Image: Piggy bank © Fancy, Veer, Corbis

My finances have never been a hot mess.

Some money writers can entertain you with tales of how they piled up massive debt before they saw the light. Their tales of frugality, reform and paid-off plastic warm the heart.

Never been there, never done that. My mom taught me to avoid credit card debt and to save for a rainy day. I listened, so I have no dramatic tales of redemption.

But nobody's perfect when it comes to money. Everybody makes mistakes. Remember that next time some self-righteous nitwit tries to lecture you -- that person has screwed up, too. What matters is that you learn from your mistakes.

Here are a few of my doozies that stand out -- and probably taught me the most.

Buying retirement property in my 20s

I was young and in love, with both a man and the state of Alaska. I thought I was going to live there the rest of my life. When he suggested buying some property near land he already owned, it sounded like a great idea.
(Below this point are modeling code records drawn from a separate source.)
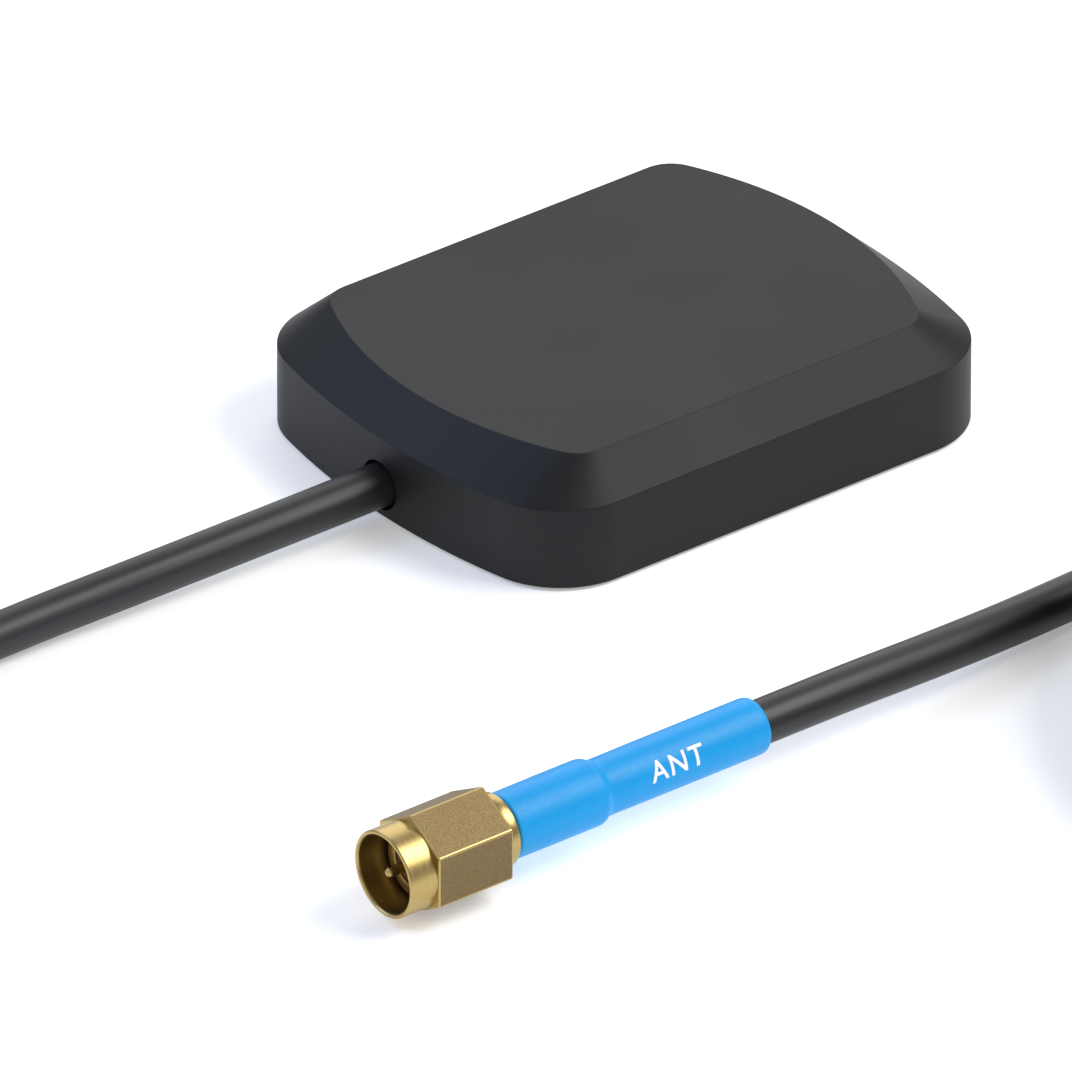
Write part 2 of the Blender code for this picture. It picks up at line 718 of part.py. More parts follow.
ABS = new_material("black ABS", (0.035, 0.038, 0.043), 0.5)
RUBBER = new_material("black rubber", (0.02, 0.02, 0.02), 0.8)
JACKET = new_material("black PVC jacket", (0.03, 0.03, 0.03), 0.45)
STRAP = new_material("black strap", (0.04, 0.04, 0.04), 0.8)
STEEL = new_material("tinned steel", (0.55, 0.55, 0.56), 0.3, 1.0)
NICKEL = new_material("nickel plate", (0.62, 0.6, 0.56), 0.25, 1.0)
BRASS = new_material("gold-plated brass", (0.6, 0.47, 0.24), 0.35, 1.0)
BRAID = new_material("tinned braid", (0.5, 0.5, 0.5), 0.5, 1.0)
CORE = new_material("white PTFE", (0.85, 0.85, 0.82), 0.5)
PEI = new_material("amber PEI", (0.35, 0.22, 0.08), 0.4)
SILICONE = new_material("tan silicone", (0.25, 0.18, 0.1), 0.6)
SLEEVE = new_material("blue heat-shrink", (0.05, 0.35, 0.8), 0.45)
BOARD = new_material("green board", (0.03, 0.2, 0.08), 0.5)
TAPE = new_material("grey foam tape", (0.4, 0.4, 0.4), 0.9)
CERAMIC = new_material("tan ceramic", (0.62, 0.52, 0.38), 0.6)

make_top_cover()
make_base_plate()
make_base_pad()
make_base_seal()
make_screws()
make_magnets()
make_electronics()
make_lead_entry()
make_lead()
make_coil()
make_ties()
AXIS = plug_axis()
make_coupling_nut(AXIS)
make_plug_body(AXIS)
make_plug_inside(AXIS)
make_plug_rear(AXIS)
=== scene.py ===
import math

import bpy
from mathutils import Matrix, Vector


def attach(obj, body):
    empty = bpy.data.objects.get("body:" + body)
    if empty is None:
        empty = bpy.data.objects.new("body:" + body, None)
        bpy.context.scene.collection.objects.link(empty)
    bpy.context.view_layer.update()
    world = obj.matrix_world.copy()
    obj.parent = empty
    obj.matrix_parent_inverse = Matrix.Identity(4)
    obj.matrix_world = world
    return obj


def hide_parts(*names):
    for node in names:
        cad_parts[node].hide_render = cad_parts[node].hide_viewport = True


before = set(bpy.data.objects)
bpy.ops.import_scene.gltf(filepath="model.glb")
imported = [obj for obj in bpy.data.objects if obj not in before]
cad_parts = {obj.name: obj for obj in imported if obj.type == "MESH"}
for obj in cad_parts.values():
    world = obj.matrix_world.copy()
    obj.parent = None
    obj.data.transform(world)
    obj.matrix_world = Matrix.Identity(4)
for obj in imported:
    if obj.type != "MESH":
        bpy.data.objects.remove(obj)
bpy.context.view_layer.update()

# Camera. A long lens looks down at 30 degrees from between the lead's end and a long side, far enough away
# to keep parallel edges parallel. It takes in the puck, the plug and 90 mm from side to side.
MM = 0.001
CAMERA_TURN = math.radians(38.2)
CAMERA_RISE = math.radians(30.44)
CAMERA_FRAME = 90.1 * MM
CAMERA_AIM = (-7.4 * MM, -9.8 * MM)

bpy.ops.object.select_all(action="DESELECT")
bpy.ops.object.camera_add(rotation=(math.pi / 2 - CAMERA_RISE, 0.0, -CAMERA_TURN))
camera = bpy.context.object
camera.name = "camera"
camera.data.lens = 1000.0
camera.data.sensor_width = 36.0
camera.data.clip_start = 0.5
camera.data.clip_end = 10.0
camera_axes = camera.rotation_euler.to_matrix()
camera_distance = CAMERA_FRAME * camera.data.lens / camera.data.sensor_width
camera.location = camera_axes @ Vector((*CAMERA_AIM, camera_distance))
bpy.context.scene.camera = camera


# Lead. One 3 m length of miniature coax, a braid and foam core under an extruded PVC jacket.
# It leaves the puck's end wall, settles on the table and runs round the front to the coil of spare length.
# From the coil's top turn it comes down to the table again and runs to the plug. All points are in mm.
LEAD_DIAMETER = 3.9 * MM
COIL_CENTRE = Vector((26.0, -83.7))
COIL_STEPS = 48
COIL_JOIN = 270
COIL_LEAVE = 322 + 360 * 17
FIRST_CROSSING = 245 + 360
CROSSING_WIDTH = 36
TURN_RADII = ([31.0, 27.1, 23.2, 19.3, 15.4], [17.35, 21.25, 25.15, 29.05])
LAYER_RISE = 3.38
LAYER_COUNT = 4

route_to_coil = [
    (-15.9, 0.0, 3.06), (-21.0, 0.0, 3.06), (-26.1, 0.0, 3.06), (-36.0, 0.1, 2.98), (-50.0, 0.6, 2.65),
    (-63.0, 1.2, 2.25), (-74.0, 0.9, 2.0), (-84.5, -2.4, 2.0), (-93.0, -10.5, 2.0), (-99.5, -22.0, 2.0),
    (-105.5, -35.0, 2.0), (-110.0, -49.0, 2.0), (-110.5, -63.5, 2.0), (-103.5, -77.5, 2.0),
    (-91.5, -90.0, 2.0), (-76.5, -100.5, 2.0), (-60.0, -108.5, 2.0), (-42.0, -114.0, 2.0),
    (-24.0, -116.9, 2.0), (-8.0, -117.3, 2.1), (3.0, -117.1, 2.4), (11.3, -116.4, 2.8), (19.0, -115.4, 2.95),
]
route_to_plug = [
    (56.6, -92.5, 13.75), (59.9, -82.0, 13.2),
    (58.8, -69.3, 11.6), (54.0, -61.6, 10.2), (47.3, -55.2, 7.8), (39.0, -50.8, 5.0), (30.0, -48.7, 3.0),
    (20.5, -48.3, 2.1), (11.0, -48.6, 2.1), (1.5, -49.6, 2.6), (-8.0, -50.9, 3.6), (-17.5, -51.8, 4.45),
    (-27.6, -52.1, 4.7), (-37.0, -52.1, 4.7), (-47.1, -52.1, 4.7),
]

# Each turn's radius and height: layers of five and four, nested in the one below, wound in and out again.
# The lead crosses from one turn to the next over 36 degrees, at the same place in every turn.
turn_places = []
for layer in range(LAYER_COUNT):
    turn_places += [(radius, 3.0 + LAYER_RISE * layer) for radius in TURN_RADII[layer % 2]]

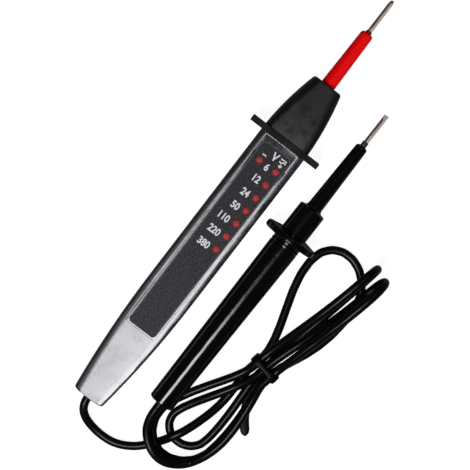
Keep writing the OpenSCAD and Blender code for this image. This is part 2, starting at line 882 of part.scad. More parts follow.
module probe_lead_stop() {
    r = tail_bore_r - fit_gap;
    l = lead_d;
    color("#8f8f8a")
    place_probe()
        turned([[lead_r + slide_gap / 2, handle_wall + slide_gap], [r, handle_wall + slide_gap],
            [r, handle_wall + l / 2], [lead_r + handle_wall, handle_wall + l],
            [lead_r + slide_gap / 2, handle_wall + l]]);
}

// Where the lead's last point lies, straight behind the probe's tail
probe_way = [sin(probe_lean) * cos(probe_tilt), cos(probe_lean) * cos(probe_tilt),
    sin(probe_tilt)];
pivot = [probe_x, probe_tail_y, probe_tail_z] - pivot_back * probe_way;
lead_gap = lead_r + slide_gap;

// The hank's own frame: along points from the tie to the far end by the probe guard
tie_place = [50.9, -12.5];
tie_angle = 11;
hank_along = [sin(tie_angle), cos(tie_angle), 0];
hank_across = [cos(tie_angle), -sin(tie_angle), 0];
up = [0, 0, 1];
hank_hold = 3;
strand_pitch = 4.05;
strand_low_z = 3;
function hank_point(along, across, z) =
    [tie_place.x, tie_place.y, z] + along * hank_along + across * hank_across;
function strand_slot(s) = [s[0] * strand_pitch, strand_low_z + s[1] * strand_pitch];

// Each loop: way from the tie, slots of its two strands in the tie, reach, lean across,
// middle height, half width, roll of its plane, share of the reach in which it opens,
// and humps over other strands as height, place round the loop and half length
HANK_LOOPS = [
    [1, [-1, 0], [1, 0], 57, -9.8, 1.8, 13.6, 180, 0.7, []],
    [-1, [1, 0], [-1, 1], 55.4, -3, 1.8, 13.5, 0, 0.8,
        [[1, 0.18, 0.13], [5.8, 0.535, 0.17], [0.7, 0.89, 0.1]]],
    [1, [-1, 1], [0, 0], 62.4, -1.1, 14.2, 8.4, 98, 0.85, []],
    [-1, [0, 0], [0, 1], 48.2, -2.6, 1.8, 9.4, 0, 1, [[2.6, 0.8, 0.16]]],
    [1, [0, 1], [1, 1], 61.2, 5, 14.2, 8.4, 267, 0.85, [[1.8, 0.2, 0.16], [1.4, 0.87, 0.1]]]
];
rings_a_loop = 24;
hank_sides = 6;

// An easing that starts softly and ends level, and a bell-shaped hump
function ease(x) = let (c = min(1, max(0, x))) pow(c, 1.5) * (2.5 - 1.5 * c);
function hump(x, at, half) = abs(x - at) < half ? (1 + cos(180 * (x - at) / half)) / 2 : 0;

// A loop is a half circle at its far end that tapers to its two slots in the tie:
// along the hank it goes out and back as a squared sine, and across it opens with the easing
function hank_loop(row, steps) = [for (k = [0:steps])
    let (
        t = 360 * k / steps,
        s = pow(sin(t / 2), 2),
        span = row[3] - hank_hold,
        open = ease(s / row[8]),
        back = (1 - s) * span / row[6],
        swell = back < 1 ? sqrt(1 - pow(1 - back, 2)) : 1,
        side = t < 180 ? 1 : -1,
        slot = strand_slot(t < 180 ? row[1] : row[2]),
        flat = abs(cos(row[7])) > 0.5,
        lean = row[4] * (flat ? s : 1),
        across = (1 - open) * slot[0] + open * (lean + side * swell * row[6] * cos(row[7])),
        lift = [for (h = row[9]) h[0] * hump(k / steps, h[1], h[2])],
        z = (1 - open) * slot[1] + open * (row[5] + side * swell * row[6] * sin(row[7]))
    )
    hank_point(row[0] * (hank_hold + span * s), across, z + total(lift))];
function total(v) = len(v) == 0 ? 0 : v * [for (x = v) 1];

// The hank's whole centre line, one unbroken run from the first slot to the last
hank_line = [for (row = HANK_LOOPS) each hank_loop(row, rings_a_loop)];

// The free stretches, as points chosen by hand, run straight through a slot of the tie
function through_tie(p) =
    [for (k = [0, 2, 3]) p - (k * hank_hold + fit_gap) * hank_along];
LEAD_FROM_TESTER = [
    [0.3, -69.2, 5.5], [1.9, -72.4, 4.7], [5.2, -74.8, 3.3], [10, -76.2, 2.2],
    [15.4, -76.6, 1.8], [20.4, -75.9, 1.8], [25, -73.9, 1.8], [29, -71, 1.9],
    [32.4, -67.2, 2.2], [35, -63.5, 3.3], [37.5, -58.9, 6], [40.2, -53.6, 6.4],
    [43.2, -45.6, 4.4], [45.2, -37.8, 2.8], [45.9, -30, 2.6]];
LEAD_TO_PROBE = [
    [54.7, -26, 7.6], [55.6, -34, 7.4], [56, -42, 6.9], [55.4, -50, 6.1], [53, -57.8, 6],
    [48.8, -64.2, 7], [43, -67.8, 9.3], [37.4, -68.3, 10.8], [31.7, -66, 11.4],
    [27.2, -61.7, 10.9], [25.4, -56.6, 10.3]];

// Points of a smooth curve through hand-chosen points, a few to each span
function spline(p, steps) =
    let (q = concat([2 * p[0] - p[1]], p, [2 * p[len(p) - 1] - p[len(p) - 2]]))
    concat([for (i = [1:len(p) - 1], j = [0:steps - 1])
        let (a = q[i - 1], b = q[i], c = q[i + 1], d = q[i + 2], u = j / steps)
        (2 * b + (c - a) * u + (2 * a - 5 * b + 4 * c - d) * u * u
            + (3 * b - a - 3 * c + d) * u * u * u) / 2], [p[len(p) - 1]]);

// Rings round a centre line, each turned as little as possible from the one before
function unit(v) = v / norm(v);
function line_way(p, i) = unit(p[min(i + 1, len(p) - 1)] - p[max(i - 1, 0)]);
function square_to(n, way) = unit(n - (n * way) * way);
function tube_rings(p, r, sides) =
    let (normals = [for (i = 0, n = square_to(up, line_way(p, 0)); i < len(p);
        i = i + 1, n = i < len(p) ? square_to(n, line_way(p, i)) : n) n])
    [for (i = [0:len(p) - 1])
        let (n = normals[i], b = cross(line_way(p, i), n))
        [for (j = [0:sides - 1]) let (a = -360 * (j + 0.5) / sides)
            p[i] + r * (cos(a) * n + sin(a) * b)]];

// The hank's least gap to itself, measured between points along its straight pieces
gap_steps = 4;
skip_steps = 16;
gap_line = [for (i = [0:len(hank_line) - 2], j = [0:gap_steps - 1])
    hank_line[i] + (hank_line[i + 1] - hank_line[i]) * j / gap_steps];
hank_gap = min([for (i = [0:len(gap_line) - 1 - skip_steps], j = [i + skip_steps:len(gap_line) - 1])
    norm(gap_line[i] - gap_line[j])]) - lead_d;
echo(hank_least_gap = hank_gap);  // lead_hank

module lead_from_tester() {
    slot = through_tie(hank_line[0]);
    color("#131315")
        loft(tube_rings(spline(concat([[0, body_tail_y - fit_gap, lead_z]], LEAD_FROM_TESTER,
            [slot[2], slot[1], slot[0]]), 2), lead_r, 8));
}

module lead_hank() {
    color("#131315")
        loft(tube_rings(hank_line, lead_r, hank_sides));
}

module lead_to_probe() {
    color("#131315")
        loft(tube_rings(spline(concat(through_tie(hank_line[len(hank_line) - 1]), LEAD_TO_PROBE,
            [pivot - [0, lead_gap + rest_gap, 0]]), 2), lead_r, 8));
}

// A flat strap round the six strands, with its loose end on the table
tie_half = strand_pitch + lead_r + fit_gap;
tie_low_z = strand_low_z - lead_r - fit_gap;
tie_top_z = strand_low_z + strand_pitch + lead_r + fit_gap;
TIE_END = [[51.8, -14, 0.6], [52.4, -18, 0.5], [53, -23, 0.5], [54.2, -29, 0.5],
    [57, -34.5, 0.5], [61.9, -40.5, 0.5]];
function strap_ring(p, i) =
    let (way = line_way(p, i), side = unit(cross(way, up)) * strap_w / 2,
        rise = up * strap_t / 2)
    [p[i] + side - rise, p[i] + side + rise, p[i] - side + rise, p[i] - side - rise];

module hank_tie() {
    corner = lead_r;
    line = spline(TIE_END, 3);
    color("#101012") {
        translate([tie_place.x, tie_place.y, 0])
            rotate([90, 0, -tie_angle])
                translate([0, 0, -strap_w / 2])
                    linear_extrude(strap_w)
                        difference() {
                            polygon(round_taper(tie_half + strap_t, tie_top_z + strap_t,
                                tie_half + strap_t, tie_low_z - strap_t, corner + strap_t));
                            polygon(round_taper(tie_half, tie_top_z, tie_half, tie_low_z,
                                corner));
                        }
        loft([for (i = [0:len(line) - 1]) strap_ring(line, i)]);
    }
}

front_cover();
rear_cover();
scale_label();
indicator_lamps();
lamp_pins();
circuit_board();
series_resistors();
rectifier_diodes();
comparator_chips();
smoothing_capacitor();
finger_guard();
nose_cap();
tester_tip_sleeve();
tester_tip_collar();
tester_tip_rod();
tip_contact();
cover_screws();
lead_clamp();
clamp_screws();
tester_lead_end();
tester_lead_core();
probe_handle();
probe_guard();
probe_barrel();
probe_neck_collar();
probe_tip_rod();
probe_ferrule();
probe_lead_end();
probe_lead_core();
probe_lead_stop();
lead_from_tester();
lead_hank();
lead_to_probe();
hank_tie();
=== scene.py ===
"""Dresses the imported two-probe voltage tester: finishes, printed scale, lead, strap and studio.

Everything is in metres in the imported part's own frame: +Y runs to the tester's tip,
+X to the second probe and Z up from the table. Sizes in the settings are real sizes.
"""

import math

import bpy
import numpy as np
from bpy.props import (
    FloatProperty,
    FloatVectorProperty,
    IntProperty,
    PointerProperty,
    StringProperty,
)
from mathutils import Matrix, Vector


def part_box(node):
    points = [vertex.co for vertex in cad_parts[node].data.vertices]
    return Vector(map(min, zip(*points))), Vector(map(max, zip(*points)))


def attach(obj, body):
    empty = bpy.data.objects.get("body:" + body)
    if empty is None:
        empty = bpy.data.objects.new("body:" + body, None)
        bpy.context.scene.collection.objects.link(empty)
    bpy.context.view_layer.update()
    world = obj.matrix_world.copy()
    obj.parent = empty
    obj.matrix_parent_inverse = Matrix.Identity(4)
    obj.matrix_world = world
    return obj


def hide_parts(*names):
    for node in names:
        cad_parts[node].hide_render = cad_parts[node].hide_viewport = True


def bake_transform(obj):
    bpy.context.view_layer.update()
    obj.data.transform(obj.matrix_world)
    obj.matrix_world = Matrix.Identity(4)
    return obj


bl_info = {
    "name": "Voltage tester looks",
    "version": (1, 0, 0),
    "blender": (4, 5, 0),
    "location": "View3D > Sidebar > Tester",
    "description": "Finishes, printed scale, lead, strap and studio of a two-probe voltage tester",
    "category": "Object",
}

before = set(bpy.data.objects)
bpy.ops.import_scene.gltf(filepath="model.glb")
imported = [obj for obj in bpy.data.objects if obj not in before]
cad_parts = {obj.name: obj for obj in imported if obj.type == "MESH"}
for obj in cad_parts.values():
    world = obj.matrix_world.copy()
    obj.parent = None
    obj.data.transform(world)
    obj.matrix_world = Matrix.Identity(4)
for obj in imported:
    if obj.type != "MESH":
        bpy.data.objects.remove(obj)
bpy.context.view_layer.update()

MM = 0.001
TESTER = "tester"
# Lengths here are in millimetres, apart from LAMP_EDGE. Half width of the label's tail
LABEL_HALF_TAIL = 6.6
# Section of the tinted edge round a lamp, as radius and height over the label
LAMP_EDGE = tuple(
    (r * MM, z * MM) for r, z in ((1.4, 0.01), (1.4, 0.03), (1.74, 0.03), (1.74, 0.01))
)
LAMP_COUNT = 8
# How far below the highest point a lamp's top counts, and how far apart its points lie
LAMP_TOP_SLICE = 0.4
LAMP_REACH = 3.3
# The label's lip: gap to the label, corner radius, its front end behind the label's, the
# length over which it rises from there, the share of the label's widening that it has at
# its front, and how far it stands over and reaches into the cover's flat top
LIP_GAP = 0.1
LIP_RADIUS = 2.0
LIP_FRONT_INSET = 6
LIP_FADE = 12
LIP_FRONT_SHARE = 0.93
LIP_OVER, LIP_INTO = 0.004, 0.02
# Half width of the cover's flat top at the fold, by the label's tail and at its front
CREASE_HALF = (7.12, 7.24, 8.0)
CREASE_ANGLE = math.radians(18.4)
SLOPE_ANGLE = math.radians(6.7)
# The light grey line along the label's edge, a painted highlight, and the bead between the covers
# and the guard
BORDER_INSET = 0.3
BORDER_RADIUS = 2.4
BORDER_WIDTH = 0.24
BEAD_RADIUS = 0.27
BEAD_END_INSET = 0.45
# Ink lies this far over the label, and is this thick
INK_OVER = 0.012
INK_THICK = 0.02
# The figures' font, in its own units: half the slab, and bolder strokes. Then its width
FONT_HALF_SLAB, FONT_BOLDER, FONT_NARROW = 0.004, 0.026, 0.84
# The tester's tip: length of its ground cone and of its round end
CONE_LENGTH = 1.7
ROUND_LENGTH = 0.25
# Edges sharper than this are bevelled and stay sharp
SHARP_ANGLE = math.radians(32)
WELD_DISTANCE = 0.002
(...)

We'd build a home there someday and retire to the wilderness.

Yes, wilderness. Did I mention that this lovely 14-acre property was at least 80 miles from the nearest road?

There was a trail leading up from a gravel landing strip on a riverbed, and that was it. My boyfriend was a pilot, and I learned to fly as well, but I'm not sure what we were planning to do when our eyesight and reflexes failed.

Liz Weston

Liz Weston


Moot point in any case. The relationship didn't last, and I moved to California. I still have the property, though. It doesn't even make financial sense to give it away, since the cost of getting an appraisal of this remote land is far more than the tax deduction I'd receive from donating it.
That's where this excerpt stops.